** START MATERIAL PROVIDED **

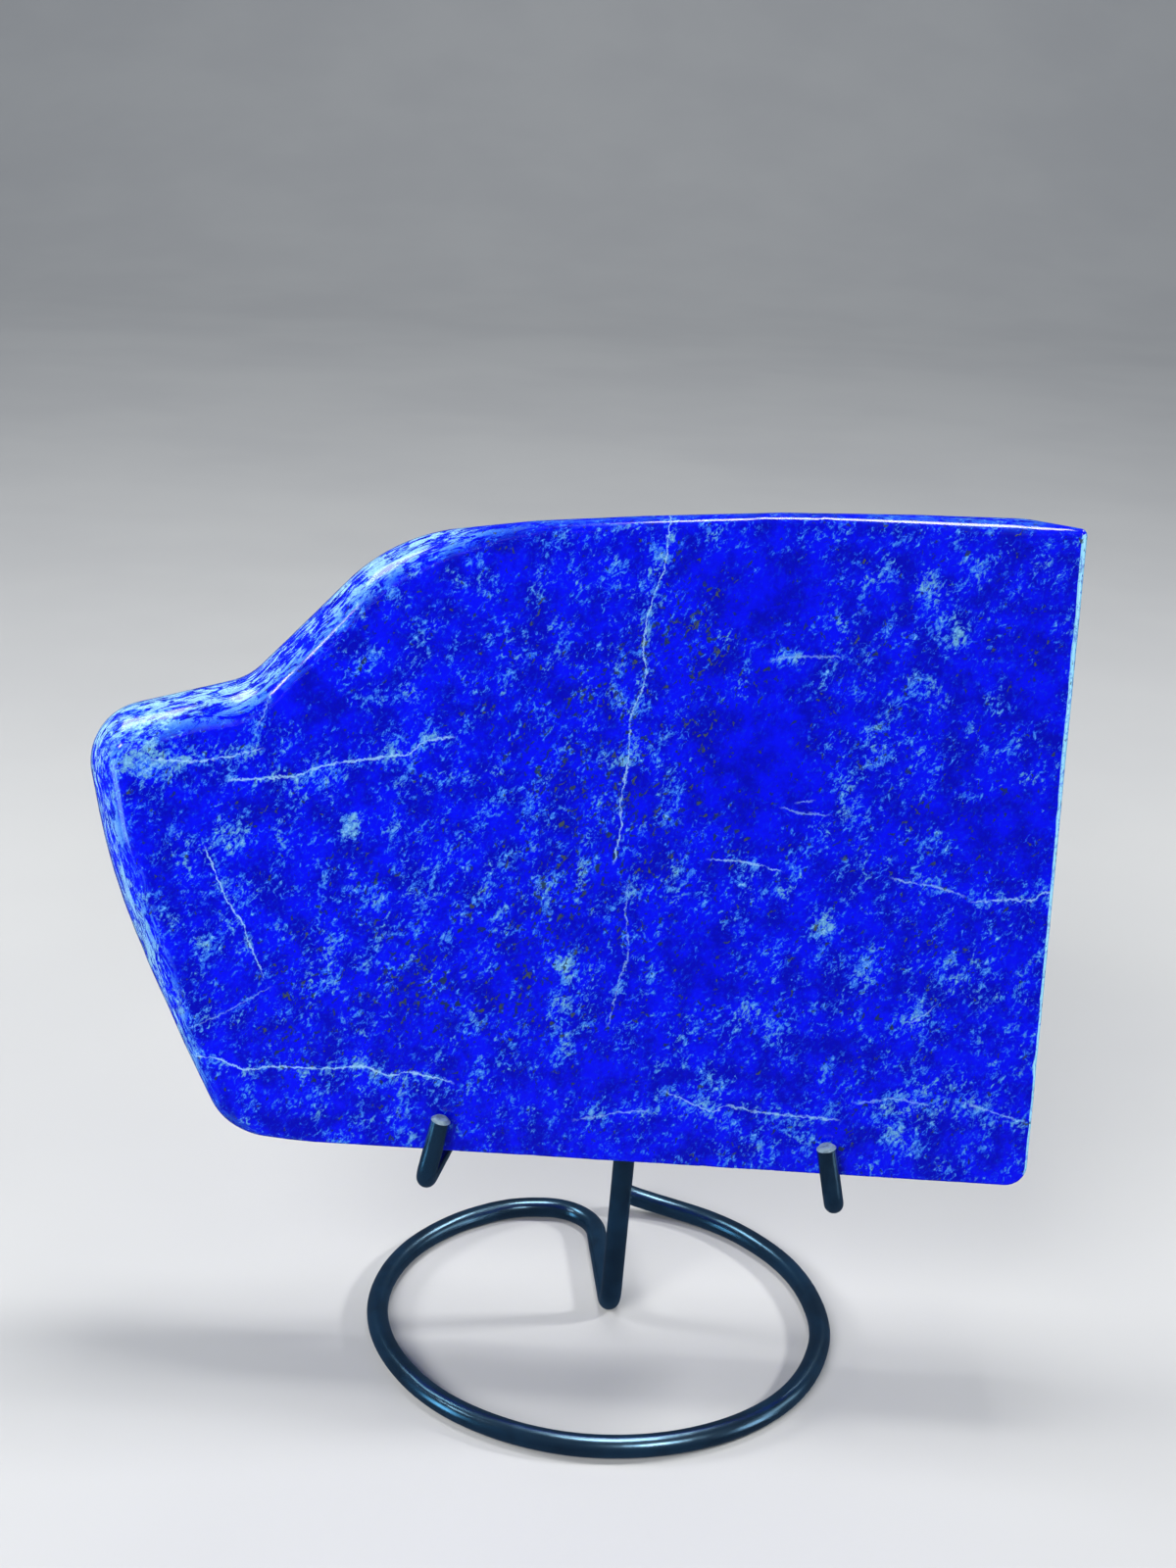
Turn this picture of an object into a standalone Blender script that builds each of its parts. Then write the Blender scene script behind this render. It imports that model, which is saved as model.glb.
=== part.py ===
"""Lapis lazuli slab on a bent-wire display stand.

The stone is one sawn and polished slab that leans back in a cradle. Its left end keeps its natural
rounded outline, and its right side, foot and faces are sawn. The stand is two steel rods: a base rod
that makes the ring, the leg and the post, and a cradle rod that makes the crossbar, the arms and the
hooks. Metres, +Z up, +X to the viewer's right, the viewer at -Y. The origin is on the table, under the
middle of the whole object.
"""
from math import ceil, cos, pi, radians, sin, tan

import bmesh
import bpy
from mathutils import Vector

MM = 0.001
TOUCH_GAP = 0.3 * MM

# Finishes
LAPIS_BLUE = (0.01, 0.03, 0.55)
LAPIS_ROUGHNESS = 0.12
PAINT_BLACK = (0.012, 0.016, 0.024)
PAINT_ROUGHNESS = 0.35

# Rods
BASE_ROD_RADIUS = 2.0 * MM
CRADLE_ROD_RADIUS = 1.75 * MM
ROD_SIDES = 12
BASE_BEND_STEP = radians(9)
CRADLE_BEND_STEP = radians(18)
STRAIGHT_TURN = radians(0.05)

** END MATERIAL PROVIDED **

**SET PROBLEM**
Using the data above, repeat every line exactly.

**THE OUTPUT**
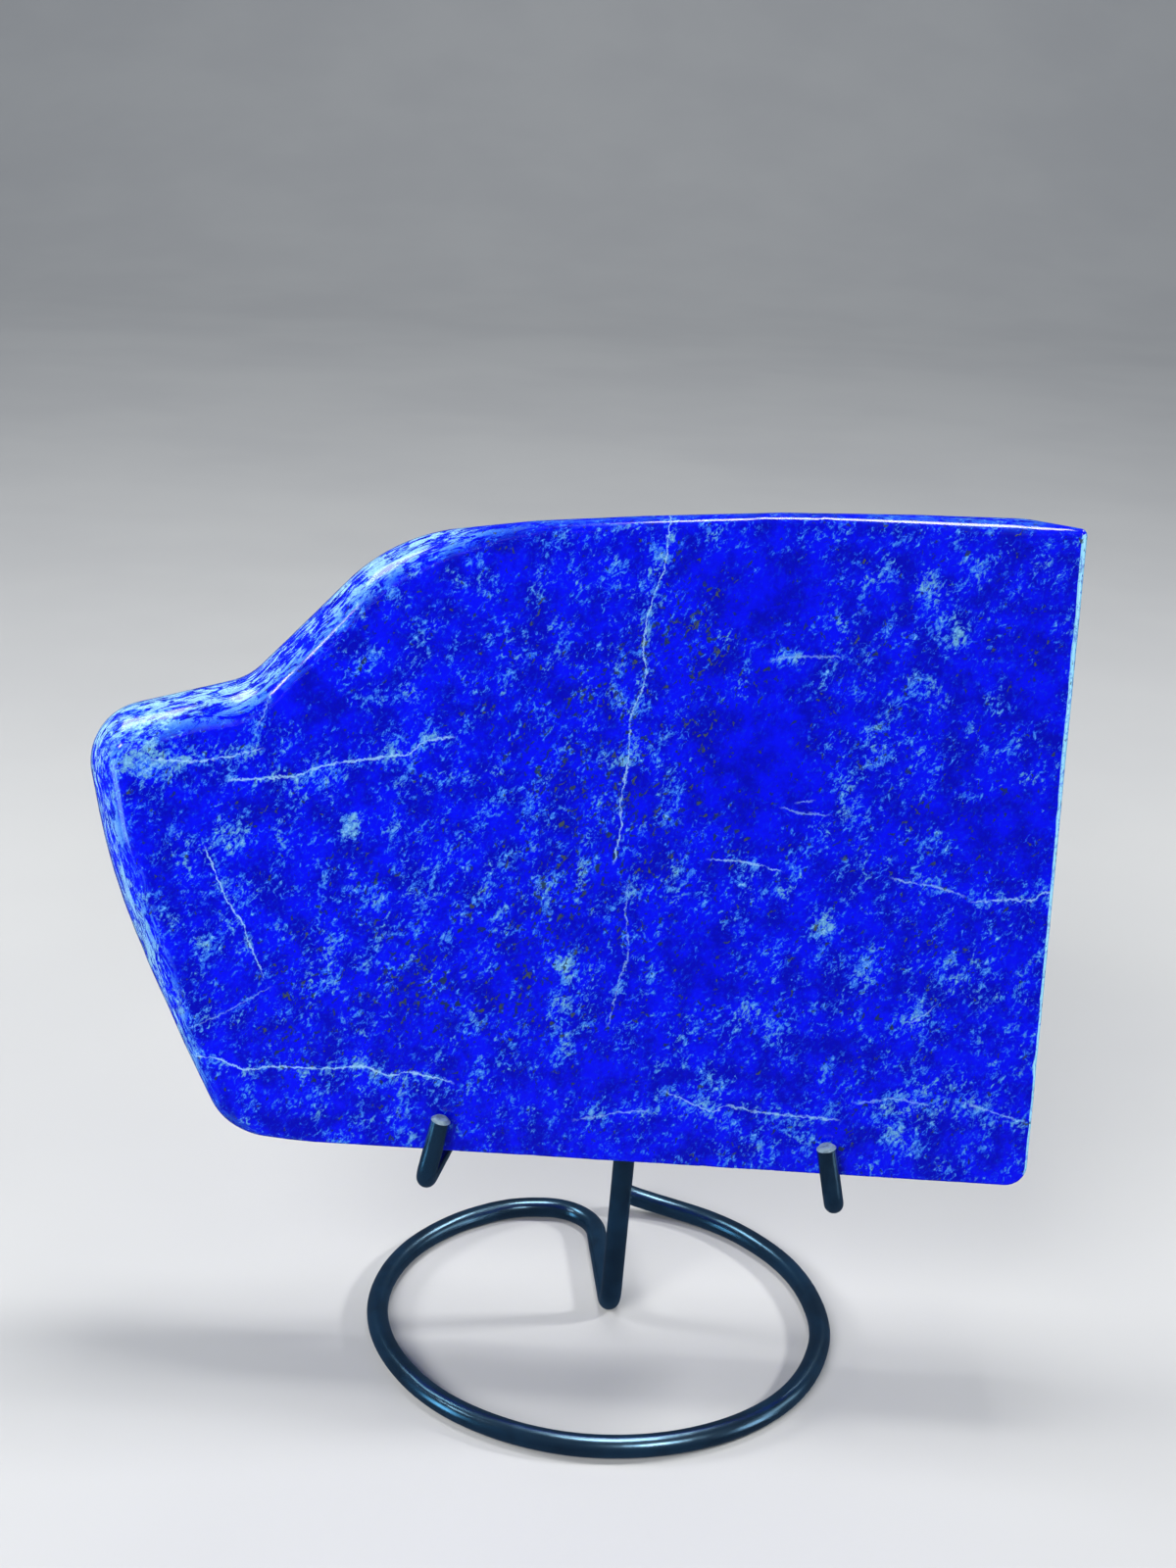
Turn this picture of an object into a standalone Blender script that builds each of its parts. Then write the Blender scene script behind this render. It imports that model, which is saved as model.glb.
=== part.py ===
"""Lapis lazuli slab on a bent-wire display stand.

The stone is one sawn and polished slab that leans back in a cradle. Its left end keeps its natural
rounded outline, and its right side, foot and faces are sawn. The stand is two steel rods: a base rod
that makes the ring, the leg and the post, and a cradle rod that makes the crossbar, the arms and the
hooks. Metres, +Z up, +X to the viewer's right, the viewer at -Y. The origin is on the table, under the
middle of the whole object.
"""
from math import ceil, cos, pi, radians, sin, tan

import bmesh
import bpy
from mathutils import Vector

MM = 0.001
TOUCH_GAP = 0.3 * MM

# Finishes
LAPIS_BLUE = (0.01, 0.03, 0.55)
LAPIS_ROUGHNESS = 0.12
PAINT_BLACK = (0.012, 0.016, 0.024)
PAINT_ROUGHNESS = 0.35

# Rods
BASE_ROD_RADIUS = 2.0 * MM
CRADLE_ROD_RADIUS = 1.75 * MM
ROD_SIDES = 12
BASE_BEND_STEP = radians(9)
CRADLE_BEND_STEP = radians(18)
STRAIGHT_TURN = radians(0.05)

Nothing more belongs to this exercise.